[Stored items]

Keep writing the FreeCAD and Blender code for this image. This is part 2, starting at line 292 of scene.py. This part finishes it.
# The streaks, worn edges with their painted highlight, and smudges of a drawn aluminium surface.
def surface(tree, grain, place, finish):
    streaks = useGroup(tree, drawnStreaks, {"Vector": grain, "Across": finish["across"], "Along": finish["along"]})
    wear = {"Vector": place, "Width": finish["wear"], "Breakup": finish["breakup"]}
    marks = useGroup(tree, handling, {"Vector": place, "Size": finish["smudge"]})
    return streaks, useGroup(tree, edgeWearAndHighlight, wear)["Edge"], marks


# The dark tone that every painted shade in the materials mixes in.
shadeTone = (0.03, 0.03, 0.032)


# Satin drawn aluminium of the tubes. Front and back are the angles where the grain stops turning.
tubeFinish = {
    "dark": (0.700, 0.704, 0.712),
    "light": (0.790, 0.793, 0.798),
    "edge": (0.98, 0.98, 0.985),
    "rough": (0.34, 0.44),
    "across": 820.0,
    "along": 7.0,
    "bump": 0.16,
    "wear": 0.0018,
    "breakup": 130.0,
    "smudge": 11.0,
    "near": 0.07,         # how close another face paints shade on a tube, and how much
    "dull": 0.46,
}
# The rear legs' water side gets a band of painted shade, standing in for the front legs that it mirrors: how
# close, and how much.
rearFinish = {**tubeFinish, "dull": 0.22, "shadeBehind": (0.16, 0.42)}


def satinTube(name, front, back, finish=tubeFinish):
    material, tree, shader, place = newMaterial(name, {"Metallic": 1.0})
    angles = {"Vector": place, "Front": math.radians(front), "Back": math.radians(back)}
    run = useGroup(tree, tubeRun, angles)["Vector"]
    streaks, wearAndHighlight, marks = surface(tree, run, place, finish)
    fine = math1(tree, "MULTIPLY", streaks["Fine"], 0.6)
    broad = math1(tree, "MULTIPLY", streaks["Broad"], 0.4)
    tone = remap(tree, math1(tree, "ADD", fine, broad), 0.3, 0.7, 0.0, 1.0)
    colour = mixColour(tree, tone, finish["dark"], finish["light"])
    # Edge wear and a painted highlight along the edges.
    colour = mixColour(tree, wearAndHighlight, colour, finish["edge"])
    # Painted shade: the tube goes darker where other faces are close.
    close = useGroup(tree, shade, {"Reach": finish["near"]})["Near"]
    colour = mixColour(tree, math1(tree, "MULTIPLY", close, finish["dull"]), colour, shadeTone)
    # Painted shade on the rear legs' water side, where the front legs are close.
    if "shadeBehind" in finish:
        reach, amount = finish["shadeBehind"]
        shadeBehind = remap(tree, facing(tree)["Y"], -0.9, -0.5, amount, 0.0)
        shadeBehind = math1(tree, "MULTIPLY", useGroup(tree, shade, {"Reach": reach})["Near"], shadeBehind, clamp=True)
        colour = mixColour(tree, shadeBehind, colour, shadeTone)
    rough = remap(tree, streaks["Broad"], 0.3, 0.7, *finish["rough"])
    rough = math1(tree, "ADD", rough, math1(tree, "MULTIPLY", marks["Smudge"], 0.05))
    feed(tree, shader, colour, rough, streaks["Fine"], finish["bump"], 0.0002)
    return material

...

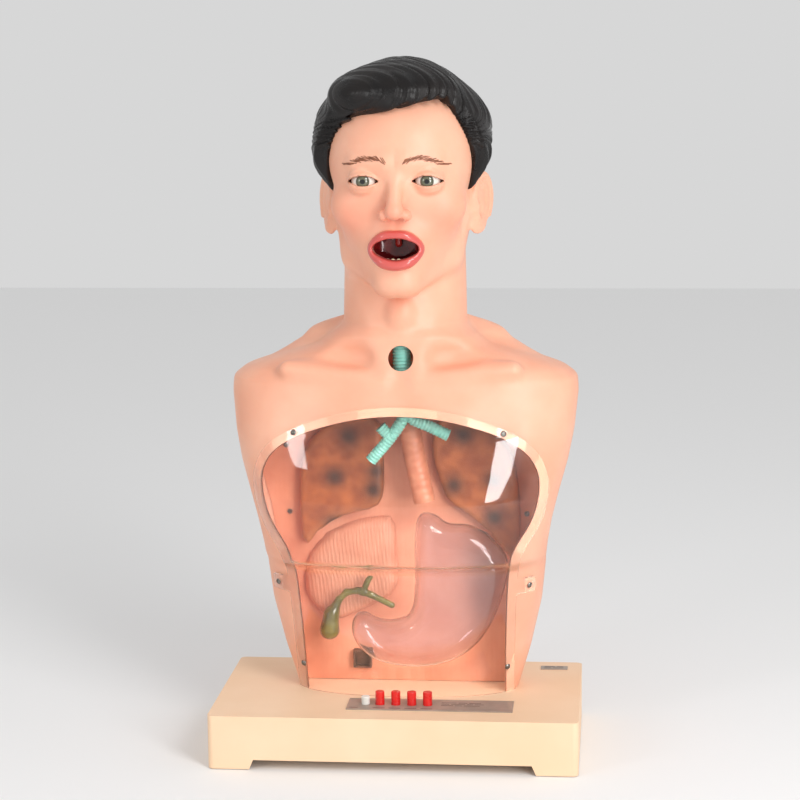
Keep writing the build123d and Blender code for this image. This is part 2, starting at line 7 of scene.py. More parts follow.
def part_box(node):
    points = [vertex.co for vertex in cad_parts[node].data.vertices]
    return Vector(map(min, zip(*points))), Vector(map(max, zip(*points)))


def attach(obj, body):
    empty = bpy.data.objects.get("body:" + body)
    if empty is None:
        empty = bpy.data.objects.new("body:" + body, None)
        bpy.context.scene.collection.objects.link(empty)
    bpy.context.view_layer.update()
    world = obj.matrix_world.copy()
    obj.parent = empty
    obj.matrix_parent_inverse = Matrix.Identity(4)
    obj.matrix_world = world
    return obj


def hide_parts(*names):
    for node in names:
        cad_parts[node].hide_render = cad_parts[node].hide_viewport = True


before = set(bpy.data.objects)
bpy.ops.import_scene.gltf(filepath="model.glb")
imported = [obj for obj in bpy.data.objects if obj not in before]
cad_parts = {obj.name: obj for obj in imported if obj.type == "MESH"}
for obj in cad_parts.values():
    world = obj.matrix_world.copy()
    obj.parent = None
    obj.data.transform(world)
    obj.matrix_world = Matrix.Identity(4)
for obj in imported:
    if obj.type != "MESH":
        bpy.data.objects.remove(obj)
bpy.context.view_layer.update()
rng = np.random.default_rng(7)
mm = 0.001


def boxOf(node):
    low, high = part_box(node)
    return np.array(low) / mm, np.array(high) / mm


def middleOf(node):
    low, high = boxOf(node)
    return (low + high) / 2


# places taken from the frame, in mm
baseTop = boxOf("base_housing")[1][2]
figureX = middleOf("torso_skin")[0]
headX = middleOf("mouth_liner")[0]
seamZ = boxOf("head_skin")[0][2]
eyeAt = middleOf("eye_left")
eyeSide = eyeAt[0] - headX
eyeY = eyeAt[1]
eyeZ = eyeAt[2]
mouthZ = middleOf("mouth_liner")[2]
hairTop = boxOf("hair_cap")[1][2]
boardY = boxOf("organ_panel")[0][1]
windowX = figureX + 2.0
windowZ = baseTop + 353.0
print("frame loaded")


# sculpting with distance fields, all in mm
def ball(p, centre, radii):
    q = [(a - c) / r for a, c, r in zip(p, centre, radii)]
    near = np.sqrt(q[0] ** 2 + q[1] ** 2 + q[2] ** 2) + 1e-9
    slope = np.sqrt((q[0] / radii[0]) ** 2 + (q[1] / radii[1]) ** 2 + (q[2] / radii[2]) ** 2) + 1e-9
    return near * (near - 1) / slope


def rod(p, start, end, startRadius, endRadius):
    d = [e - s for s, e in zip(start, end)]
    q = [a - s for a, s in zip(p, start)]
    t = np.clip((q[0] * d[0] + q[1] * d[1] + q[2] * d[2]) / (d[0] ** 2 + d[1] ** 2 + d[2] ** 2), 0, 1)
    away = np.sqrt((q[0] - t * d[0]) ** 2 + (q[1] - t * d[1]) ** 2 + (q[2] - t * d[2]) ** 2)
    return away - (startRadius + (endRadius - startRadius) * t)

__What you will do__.
Extract and reproduce exactly the lines opening with the line containing "obj.matrix_world = world" and closing with the line containing "return (low + high) / 2", inclusive.

__Result for this exercise__.
    obj.matrix_world = world
    return obj


def hide_parts(*names):
    for node in names:
        cad_parts[node].hide_render = cad_parts[node].hide_viewport = True


before = set(bpy.data.objects)
bpy.ops.import_scene.gltf(filepath="model.glb")
imported = [obj for obj in bpy.data.objects if obj not in before]
cad_parts = {obj.name: obj for obj in imported if obj.type == "MESH"}
for obj in cad_parts.values():
    world = obj.matrix_world.copy()
    obj.parent = None
    obj.data.transform(world)
    obj.matrix_world = Matrix.Identity(4)
for obj in imported:
    if obj.type != "MESH":
        bpy.data.objects.remove(obj)
bpy.context.view_layer.update()
rng = np.random.default_rng(7)
mm = 0.001


def boxOf(node):
    low, high = part_box(node)
    return np.array(low) / mm, np.array(high) / mm


def middleOf(node):
    low, high = boxOf(node)
    return (low + high) / 2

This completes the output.